Once you’ve written this list down, go through it. What are similar about these successes? What did you do well in them? Perhaps you were a natural facilitator in conflict. Maybe you are great at raising funds for organizations. It may take some time to find the similarities, but you will find your own patterns to emerge from your list. These patterns are crucial to identifying talents you can use for the future.
4. Take Some Tests
For further clarification, there are some great personality quizzes. Myers-Briggs, DISC, or even the Book ‘Please Understand Me’ by Kiersey can help you gain further insight on yourself. None of these quizzes on their own can identify your unique talents. They do give you more insight on yourself, how you process things and what energizes or causes you fatigue. They can help make it easier for you to discover your strengths, where your talents may lie.
5. Interview Someone
Sometimes, an outside perspective can be clearer than your own. Talk to people who know you well: friends, family member, even a mentor. Ask them questions like:
- What do they think you are good at?
- What have you’ve succeeded at doing previously?

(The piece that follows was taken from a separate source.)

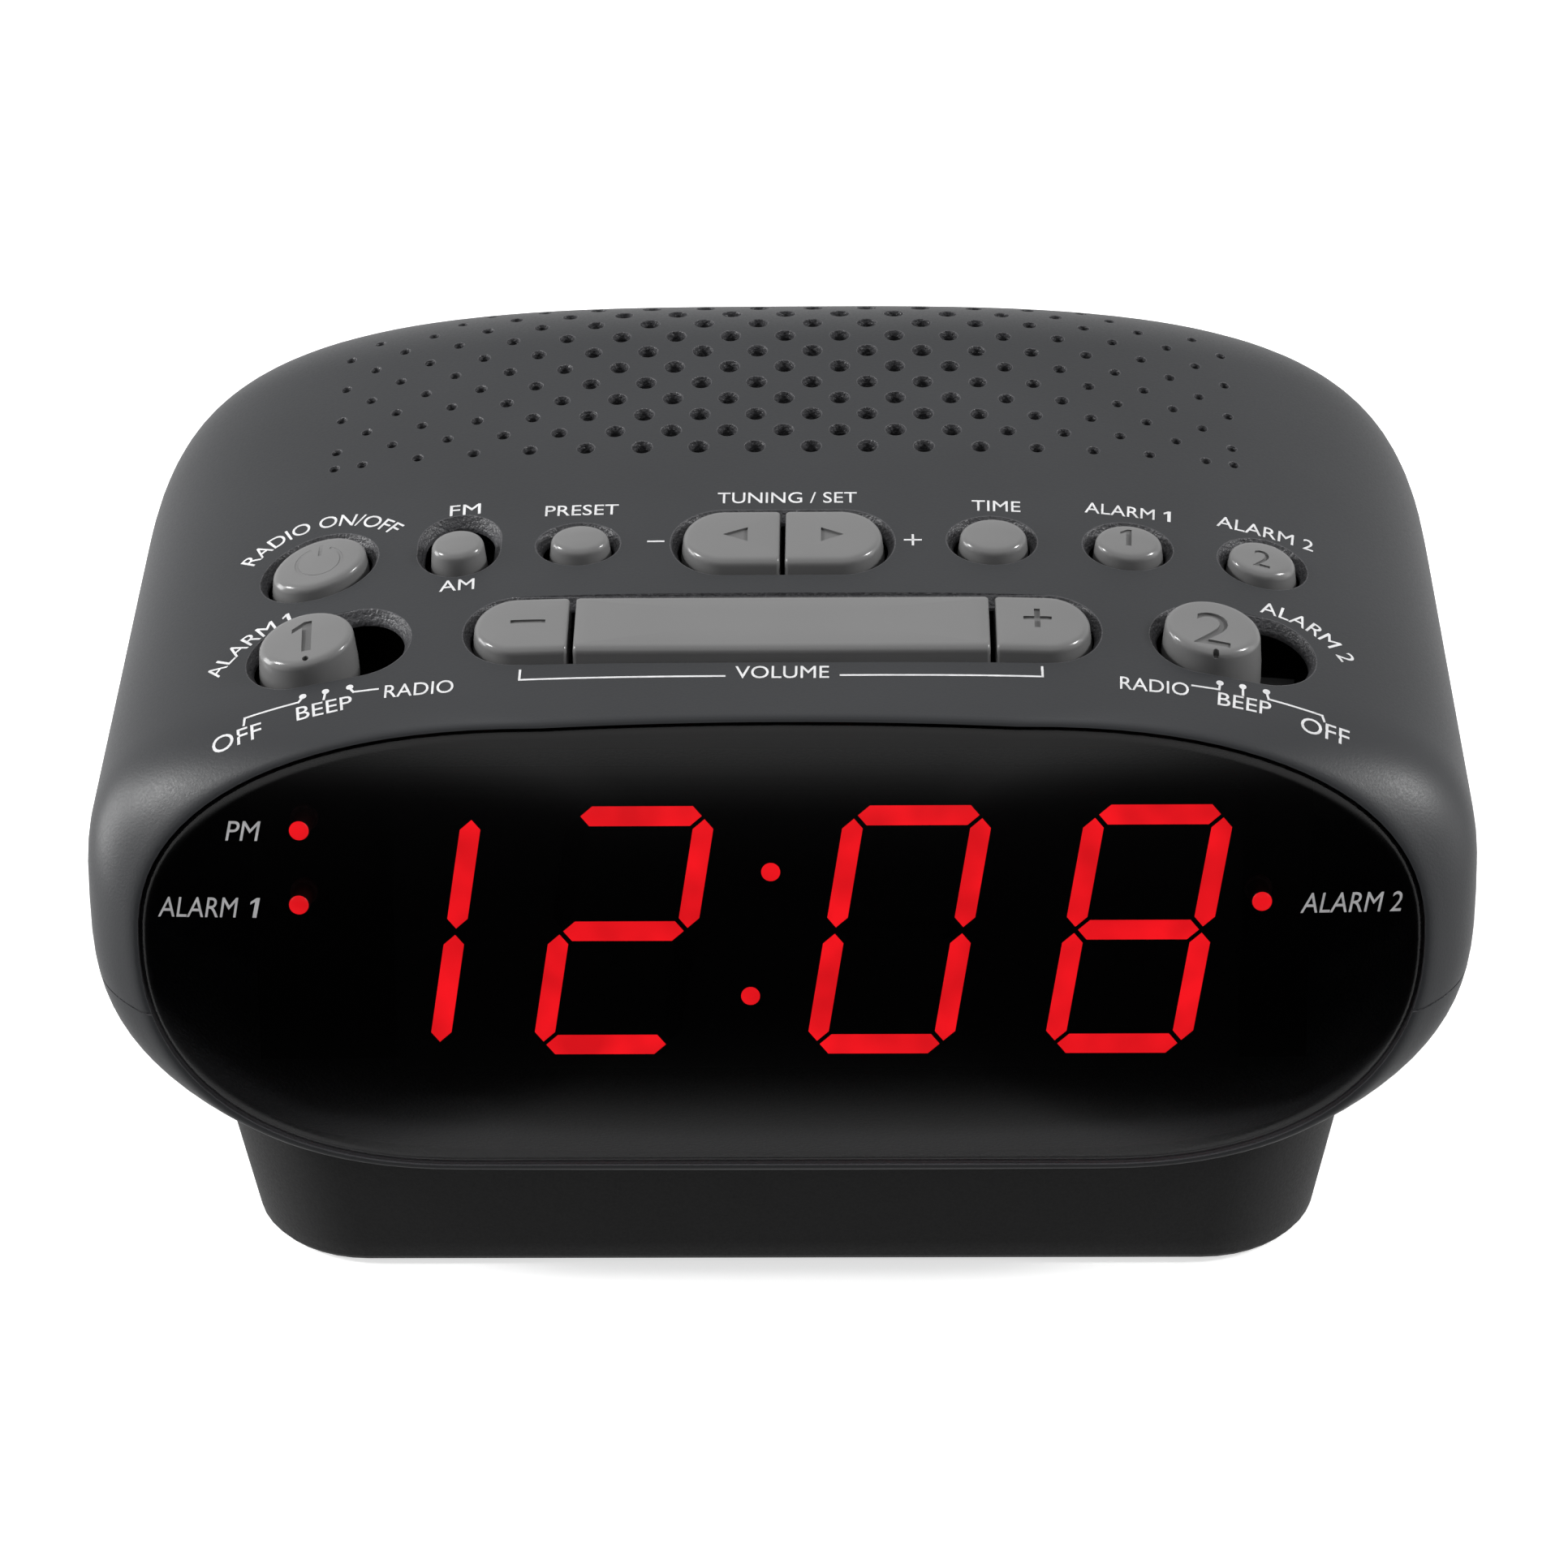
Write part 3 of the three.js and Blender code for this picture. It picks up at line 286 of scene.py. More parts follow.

- What makes you light up?
Keep an open mind while they talk. You don’t have to agree with everything they say. Still, the answers they have may surprise you.
6. Know Your Weaknesses
Just as everyone has talents, we all have weaknesses. Mine include going to bed before 11 pm and resisting social media, amongst others. The fact is, we can’t be good at everything. None of us is perfect, and acknowledging our weaknesses can help show what we are good at.
It can be a bit painful, but write them down. Questions to ask yourself include:
What takes you a long time to do?
What do you procrastinate?
What makes you feel awkward or uncomfortable?
Knowing these will help you identify any weak spots in your passions and interests. This will be helpful to know for later.
7. Start Putting it Together
You’ve done the research; now you have to see what comes forward. You don’t have to comb through every note or thought from each of these lists. Some questions to ask yourself include:
Are there patterns emerging from your interests, successes and passions? What are they?
What can you combine from these lists?
What do you dream of doing?
From here, you may identify multiple talents, or just one that you want to focus on.
8. Practice, and Practice Well
No matter what, you have to practice.
It may come naturally to you, but you still have to work at mastery. In identifying a talent, this step is a trial by fire. Practice your talent, and practice it a lot. You don’t have to spend eight hours a day at it. If you have a full time job, try spending just 30 minutes a day.
Groaning at trying to find 30 minutes? You can do it. Take a look through your day. Are you watching an hour or two of tv when you get home from work? Turn off the TV. If you’re struggling, put a timer on for 30 minutes, and don’t turn it on until the time has passed.
There are other, less obvious points in your day when you could practice. Perhaps you spend more than 25 minutes commuting. If you can, take that time to work on your talent. Sing while you’re in the car, or giving a speech. Can you take time during your lunch break? See where you have pockets of time. You can reallocate time away from Facebook or Twitter, and towards your talents. This is the real test that will prove whether or not your talent will stick. Is this a possible long term vocation or just a passing phase?
More than just practice, you need to practice well. If you’re serious about your talent, you also need to know your weaknesses. The difference between good and great isn’t the number of hours they put in, but that they work at improving their weaknesses. Working on weakness isn’t easy, but creating a reward system for yourself can help you get through the uncomfortable aspect of looking at your own weakness.
9. Find a Mentor
If you’ve been practicing regularly, and want to continue with your talent, find someone with more experience than you in the field. It doesn’t have to be a nobel prize winner. What you do want is someone with some more experience who can give good advice.
More importantly, knowing what you need and want from a mentor is crucial. Do you need support? Do you need someone to challenge you? Your personality tests and strengths and weaknesses will be helpful in figuring out these answers.
Not sure where to look? Some good places include:
- LinkedIn networks. If you went to college, look at your alumni network. This can be a great way to reach out to people who may do what you love. Introduce yourself and ask to meet them for coffee to learn about their experiences.
- Networking Events. Go to events in your field of interest. Conferences, meeetup groups, or just happy hours. See who you meet, and reach out to them after the event with a follow up email
- Ask for Help. Mention to friends and family you are looking for a mentor. They may know someone who can help you that you never thought of before.
Identifying a talent isn’t easy. But following something you are not only good at but also passionate about will make your life more rewarding. More so, you’ll be giving something meaningful back to the world that only you can provide. Perhaps it’s your unique take on manufacturing stocks. Maybe you do a wicked Jazz guitar. Whatever your talent is, it’s worth pursuing.